:: Problem statement ::
In the listing that follows, locate the line containing "buds around them" and the line containing "from __future__ import annotations". Retype exactly those two lines and every line between them, and nothing more.

:: Exercise data ::
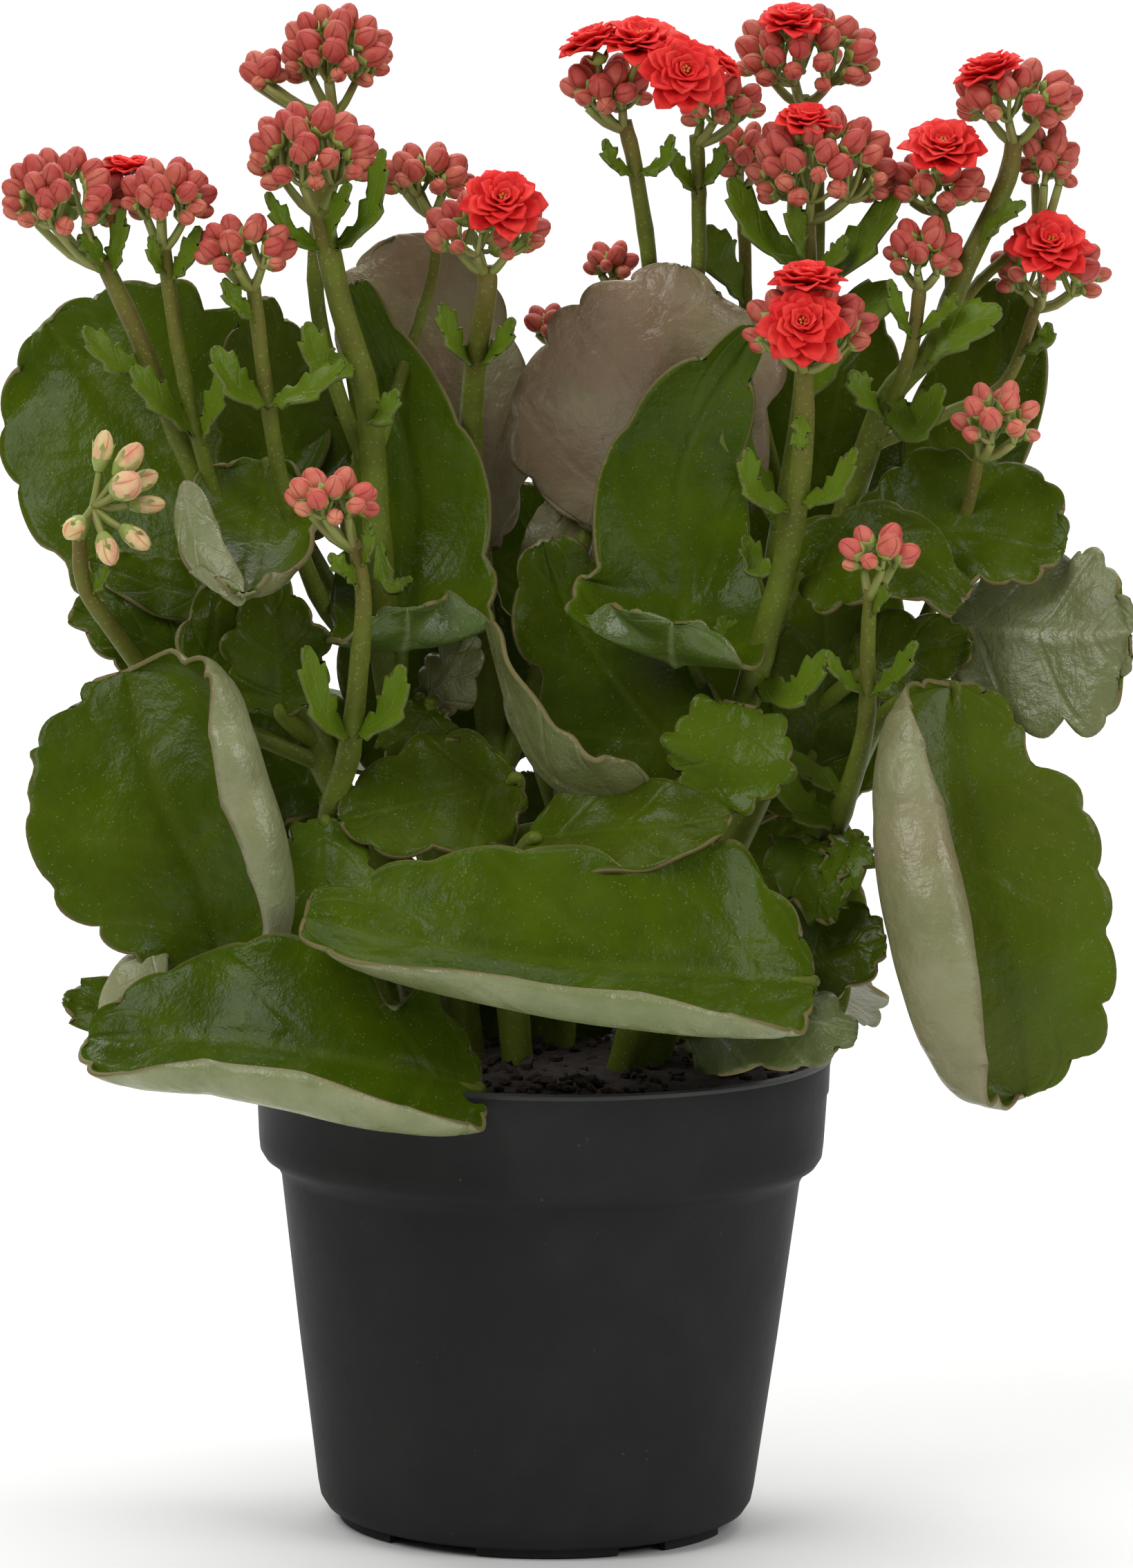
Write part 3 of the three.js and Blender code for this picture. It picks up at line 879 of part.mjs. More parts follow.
// The pot: a turned shell with a deep rim band, standing on a broken foot ring, with slots in its floor
function potSolid() {
  const inner = [
    [0, FLOOR_LEVEL + FLOOR_THICK], [FOOT_RADIUS - POT_WALL - 1.5, FLOOR_LEVEL + FLOOR_THICK],
    [NECK_RADIUS - POT_WALL, POT_HEIGHT - RIM_DEPTH - 2], [RIM_FOOT_RADIUS - POT_WALL, POT_HEIGHT - RIM_DEPTH + 3],
    [POT_RIM_RADIUS - POT_WALL, POT_HEIGHT - 1],
  ];
  const outer = [
    [POT_RIM_RADIUS - POT_WALL / 2, POT_HEIGHT], [POT_RIM_RADIUS + 0.2, POT_HEIGHT - 1.2],
    [RIM_FOOT_RADIUS, POT_HEIGHT - RIM_DEPTH + 3], [RIM_FOOT_RADIUS - 2.5, POT_HEIGHT - RIM_DEPTH],
    [NECK_RADIUS, POT_HEIGHT - RIM_DEPTH - 3], [FOOT_RADIUS, 7], [FOOT_RADIUS - 1.6, 3.2],
    [FOOT_RING_OUT, 1.7], [FOOT_RING_OUT, 0], [FOOT_RING_IN, 0], [FOOT_RING_IN, FLOOR_LEVEL], [0, FLOOR_LEVEL],
  ];
  let pot = turned([...inner, ...outer]);
  FOOT_GAPS.forEach(([centre, half]) => {
    const width = 2 * FOOT_RING_OUT * Math.sin(radians(half));
    const gap = new THREE.BoxGeometry(14, width, 4).translate(FOOT_RING_OUT, 0, 0).rotateZ(radians(centre));
    pot = pot.subtract(solidOf(gap.translate(0, 0, -0.3)));
  });
  for (let i = 0; i < DRAIN_COUNT; i++) {
    const slot = new THREE.BoxGeometry(...DRAIN_SIZE, 12).translate(DRAIN_RADIUS, 0, FLOOR_LEVEL)
      .rotateZ(2 * Math.PI * (i + 0.5) / DRAIN_COUNT);
    pot = pot.subtract(solidOf(slot));
  }
  return pot;
}

// A solid turned round the pot's axis from a closed profile of [radius, height], seen to the right of the axis
function turned(profile) {
  const points = [...profile, profile[0]].map(([r, z]) => new THREE.Vector2(r, z));
  return upright(new THREE.LatheGeometry(points.reverse(), POT_SIDES));
}

// A turned solid stood up along +Z, with its faces pointing out
function upright(geometry) {
  const solid = solidOf(geometry.rotateX(Math.PI / 2));
  return solid.volume() > 0 ? solid : solidOf(flipped(geometry));
}

function flipped(geometry) {
  const copy = geometry.clone();
  const index = copy.index.array;
  for (let i = 0; i < index.length; i += 3) {
    [index[i], index[i + 1]] = [index[i + 1], index[i]];
  }
  return copy;
}

function soilSurface(rise) {
  return SOIL_SURFACE.map(([share, height]) => [SOIL_RADIUS * share, SOIL_TOP + height + rise]);
}

// The soil: it fills the pot to a little under the rim, with an uneven top
function soilSolid() {
  const gap = POT_WALL + CLEARANCE;
  const floor = FLOOR_LEVEL + FLOOR_THICK + CLEARANCE;
  const neck = POT_HEIGHT - RIM_DEPTH - 2;
  const profile = [
    [0, floor], [FOOT_RADIUS - gap - 1.7, floor], [NECK_RADIUS - gap - 0.1, neck],
    [RIM_FOOT_RADIUS - gap, POT_HEIGHT - RIM_DEPTH + 3.4], ...soilSurface(0),
  ];
  return turned(profile);
}

const group = new THREE.Group();
const settled = [];

// Cuts a solid clear of what is already there, with a small gap, and keeps its largest piece
function clearOf(solid, owner) {
  let rest = solid;
  const box = solid.boundingBox();
  settled.forEach((other) => {
    if (other.owner === owner || !boxesMeet(box, other.box)) return;
    rest = rest.subtract(other.grown);
  });
  return rest.isEmpty() ? rest : largest(rest);
}

function boxesMeet(a, b) {
  return a.min.every((low, i) => low <= b.max[i] && b.min[i] <= a.max[i]);
}

function settle(owner, grown) {
  settled.push({ owner, grown, box: grown.boundingBox() });
}

function add(name, solid, colour, roughness) {
  const material = new THREE.MeshStandardMaterial({ color: colour, roughness, metalness: 0 });
  const mesh = new THREE.Mesh(geometryOf(solid), material);
  mesh.name = name;
  group.add(mesh);
}

// The spot on a shoot's stalks that is nearest to a place
function nearestOn(stalks, spot) {
  const goal = place(spot);
  let best = null;
  stalks.forEach(({ places }) => {
    curveThrough(places).getPoints(60).forEach((point) => {
      if (!best || point.distanceTo(goal) < best.distanceTo(goal)) best = point;
    });
  });
  return best;
}

// A rod through points, the first of which lies on a stalk
function twig(root, places, radii, grow, sides) {
  const curve = new THREE.CatmullRomCurve3([root, ...places.map(place)], false, 'catmullrom', 0.5);
  const points = curve.getPoints(places.length);
  return rodAlong(points, (part) => alongList(radii, part) + grow, sides);
}

const shootOf = new Map(SHOOTS.map((shoot) => [shoot.name, shoot]));
const growing = new Map();

function leafSolid(leaf, grow) {
  const root = nearestOn(shootOf.get(leaf.of).stalks, leaf.stalk[0]);
  const blade = new Blade(leaf);
  const lobes = leaf.flap ? [new Blade(leaf.flap).solid(BLADE_THICK, 3, grow, [-1, 0, 1])] : [];
  return joined([
    ...lobes,
    leaf.own ? blade.solid(BLADE_THICK, 5, grow) : blade.solid(BLADE_THICK, 3, grow, [-1, 0, 1]),
    twig(root, leaf.stalk.slice(1), [1.7, 1.5], grow, leaf.own ? 4 : 3),
  ]);
}

// Bracts narrower than this have no cut edge
const PLAIN_BRACT = 3.1;

function bractSolid(shoot, { rib, wide }, grow) {
  const root = nearestOn(shoot.stalks, rib[0]);
  const face = [rib[0][0] < rib[2][0] ? -0.3 : 0.3, 0.5, 0.8];
  const blade = new Blade({
    rib, face: [face, face], wide: [wide, wide], roll: [[25, 20, 10], [25, 20, 10]], teeth: 2, notch: 0.7,
  }, root);
  return blade.solid(BRACT_THICK, wide < PLAIN_BRACT ? 1 : 2, grow, [-1, 0, 1]);
}

function stalkSolid(shoot, index, grow) {
  const { places, radii } = shoot.stalks[index];
  return rod(places, radii, grow, index ? 4 : 5);
}

// Stems first, then the pot and the soil that they stand in
SHOOTS.forEach((shoot) => {
  const stalks = shoot.stalks.map((stalk, index) => clearOf(stalkSolid(shoot, index, 0), shoot.name));
  growing.set(shoot.name, joined(stalks));
  shoot.stalks.forEach((stalk, index) => settle(shoot.name, stalkSolid(shoot, index, CLEARANCE)));
});
const pot = potSolid();
add('pot', pot, DARK.pot, 0.55);
add('soil', clearOf(soilSolid(), 'soil'), DARK.soil, 0.95);
settle('pot', turned([[0, 0], [FOOT_RADIUS + 1, 0], [NECK_RADIUS + CLEARANCE, POT_HEIGHT - RIM_DEPTH - 3],
  [RIM_FOOT_RADIUS + CLEARANCE, POT_HEIGHT - RIM_DEPTH + 1], [POT_RIM_RADIUS + 0.2 + CLEARANCE, POT_HEIGHT + CLEARANCE],
  [POT_RIM_RADIUS - POT_WALL - CLEARANCE, POT_HEIGHT + CLEARANCE],
  ...soilSurface(CLEARANCE)]));

// Large leaves, each its own piece or grown fast to its shoot
LEAVES.forEach((leaf) => {
  const owner = leaf.own ? leaf.name : leaf.of;
  const solid = clearOf(leafSolid(leaf, 0), owner);
  if (leaf.own) add(leaf.name, solid, GREEN.leaf, 0.4);
  else growing.set(leaf.of, growing.get(leaf.of).add(solid));
  settle(owner, leafSolid(leaf, CLEARANCE));
});

// Small leaves along the stalks
SHOOTS.forEach((shoot) => {
  shoot.bracts.forEach((bract) => {
    const solid = clearOf(bractSolid(shoot, bract, 0), shoot.name);
    growing.set(shoot.name, growing.get(shoot.name).add(solid));
    settle(shoot.name, bractSolid(shoot, bract, CLEARANCE));
  });
  add(shoot.name, largest(growing.get(shoot.name)), GREEN.stem, 0.55);
});

// Open flowers, then the heads of buds around them
BLOOMS.forEach(({ name, flowers }) => {
  add(name, clearOf(joined(flowers.map((flower) => bloomSolid(flower, 0))), name), RED.bloom, 0.5);
  settle(name, joined(flowers.map((flower) => bloomSolid(flower, CLEARANCE))));
});
HEADS.forEach((head, index) => {
  add(head.name, clearOf(headSolid(head, 0, index * 10 + 1), head.name), RED.bud, 0.6);
  settle(head.name, headSolid(head, CLEARANCE, index * 10 + 1));
});
add(PALE_HEAD.name, clearOf(paleHeadSolid(PALE_HEAD, 0), PALE_HEAD.name), RED.pale, 0.6);

export default group;
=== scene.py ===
"""A potted flaming katy: a double-flowered red kalanchoe in a black nursery pot.

The plant is set out as it is seen from the front, slightly from above. A place (across, up, front) is the
spot's distance in millimetres to the right of the pot's axis and above the pot's foot in that view, at the
pot's own scale, and how far the spot stands in front of the pot's axis. Meshes are in metres.
"""
from __future__ import annotations

import logging
import math
import random
from dataclasses import dataclass
from enum import Enum
from typing import Iterable, Sequence

import bmesh
import bpy
from mathutils import Matrix, Vector

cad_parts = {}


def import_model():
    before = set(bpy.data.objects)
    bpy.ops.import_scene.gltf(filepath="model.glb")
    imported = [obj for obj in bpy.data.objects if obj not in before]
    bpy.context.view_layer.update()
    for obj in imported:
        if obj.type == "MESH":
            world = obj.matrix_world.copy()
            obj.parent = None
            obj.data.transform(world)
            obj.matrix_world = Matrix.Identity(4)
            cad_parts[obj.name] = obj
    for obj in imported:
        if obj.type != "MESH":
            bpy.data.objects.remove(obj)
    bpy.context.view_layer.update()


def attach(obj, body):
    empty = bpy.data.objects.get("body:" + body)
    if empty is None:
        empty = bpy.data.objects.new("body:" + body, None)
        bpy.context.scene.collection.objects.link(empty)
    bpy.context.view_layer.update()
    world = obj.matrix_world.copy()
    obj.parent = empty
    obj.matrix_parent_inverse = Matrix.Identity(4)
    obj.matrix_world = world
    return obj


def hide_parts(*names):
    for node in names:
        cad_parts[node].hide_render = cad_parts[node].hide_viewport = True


LOG = logging.getLogger("flaming_katy")

MM = 0.001
ROOT_BODY = "root"
UV_NAME = "UVMap"
GOLDEN_TURN = 2.39996
FULLNESS = 1.15

Place = Sequence[float]
Colour = tuple[float, float, float]
Mesh = bmesh.types.BMesh
Vert = bmesh.types.BMVert
Material = bpy.types.Material
Piece = bpy.types.Object
Socket = bpy.types.NodeSocket


@dataclass(frozen=True)
class View:
    """The view that the places are read in.

    The eye is at a distance from the plant's middle and looks down by tilt, with the picture turned clockwise
    by roll, both in degrees. The picture's middle has its places across and up and its true height level, and
    the picture is frame_height high there. Lengths are in millimetres.
    """

    distance: float = 2200.0
    tilt: float = 8.2
    roll: float = 0.9
    across: float = 4.08
    up: float = 161.6
    level: float = 155.0
    frame_height: float = 324.9

    @property
    def right_axis(self) -> Vector:
        """The direction to the right in the unturned view."""
        return Vector((1.0, 0.0, 0.0))

    @property
    def up_axis(self) -> Vector:
        """The direction up in the unturned view."""
        tilt = math.radians(self.tilt)
        return Vector((0.0, math.sin(tilt), math.cos(tilt)))

    @property
    def near_axis(self) -> Vector:
        """The direction towards the eye."""
        tilt = math.radians(self.tilt)
        return Vector((0.0, -math.cos(tilt), math.sin(tilt)))

    @property
    def middle(self) -> Vector:
        """The point that the picture's middle looks at, in millimetres."""
        return Vector((self.across, 0.0, self.level))

    def point(self, place: Place) -> Vector:
        """Find the point that is seen at a place.

        Args:
            place: The place as (across, up, front).

        Returns:
            The point in metres.
        """
        roll = math.radians(self.roll)
        u = place[0] - self.across
        v = place[1] - self.up
        right = u * math.cos(roll) - v * math.sin(roll)
        rise = u * math.sin(roll) + v * math.cos(roll)
        near = place[2]
        for _ in range(3):
            scale = 1 - near / self.distance
            near = (place[2] + scale * rise * self.up_axis.y) / -self.near_axis.y
        scale = 1 - near / self.distance
        spot = self.middle + self.right_axis * right * scale
        return (spot + self.up_axis * rise * scale + self.near_axis * near) * MM

    def heading(self, way: Sequence[float]) -> Vector:
        """Turn a direction given as (right, up, near) into a unit vector."""
        right, up, near = way
        return (self.right_axis * right + self.up_axis * up + self.near_axis * near).normalized()


VIEW = View()


class Curve:
    """A smooth curve through a few points."""

    def __init__(self, points: Sequence[Vector]) -> None:
        """Keep the points and the two that guide the ends.

        Args:
            points: At least two points.
        """
        self.points = [Vector(p) for p in points]
        first = self.points[0] * 2 - self.points[1]
        last = self.points[-1] * 2 - self.points[-2]
        self.guides = [first, *self.points, last]

    @classmethod
    def through(cls, places: Sequence[Place]) -> "Curve":
        """Make the curve through a list of places."""
        return cls([VIEW.point(place) for place in places])

    def at(self, part: float) -> Vector:
        """Find a point of the curve.

        Args:
            part: 0 at the first point and 1 at the last.

        Returns:
            The point.
        """
        spans = len(self.points) - 1
        spot = min(max(part, 0.0), 1.0) * spans
        low = min(int(spot), spans - 1)
        t = spot - low
        a, b, c, d = self.guides[low:low + 4]
        cube = (b * 3 - c * 3 + d - a) * t ** 3
        square = (a * 2 - b * 5 + c * 4 - d) * t ** 2
        return (cube + square + (c - a) * t + b * 2) * 0.5

    def way(self, part: float) -> Vector:
        """Find the curve's direction, from part 0 at the first point to 1 at the last."""
        return (self.at(min(part + 0.005, 1.0)) - self.at(max(part - 0.005, 0.0))).normalized()

    def steps(self, count: int) -> list[Vector]:
        """List evenly spaced points of the curve, ends included."""
        return [self.at(i / count) for i in range(count + 1)]


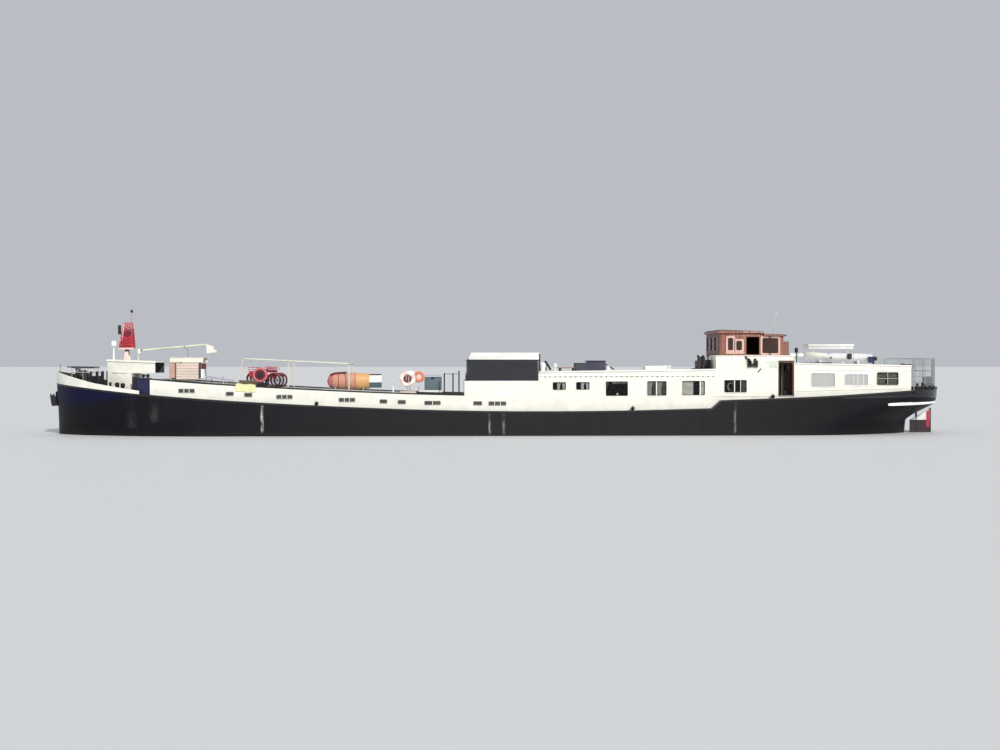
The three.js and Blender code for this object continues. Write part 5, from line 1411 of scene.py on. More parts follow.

:: The output ::
// Open flowers, then the heads of buds around them
BLOOMS.forEach(({ name, flowers }) => {
  add(name, clearOf(joined(flowers.map((flower) => bloomSolid(flower, 0))), name), RED.bloom, 0.5);
  settle(name, joined(flowers.map((flower) => bloomSolid(flower, CLEARANCE))));
});
HEADS.forEach((head, index) => {
  add(head.name, clearOf(headSolid(head, 0, index * 10 + 1), head.name), RED.bud, 0.6);
  settle(head.name, headSolid(head, CLEARANCE, index * 10 + 1));
});
add(PALE_HEAD.name, clearOf(paleHeadSolid(PALE_HEAD, 0), PALE_HEAD.name), RED.pale, 0.6);

export default group;
=== scene.py ===
"""A potted flaming katy: a double-flowered red kalanchoe in a black nursery pot.

The plant is set out as it is seen from the front, slightly from above. A place (across, up, front) is the
spot's distance in millimetres to the right of the pot's axis and above the pot's foot in that view, at the
pot's own scale, and how far the spot stands in front of the pot's axis. Meshes are in metres.
"""
from __future__ import annotations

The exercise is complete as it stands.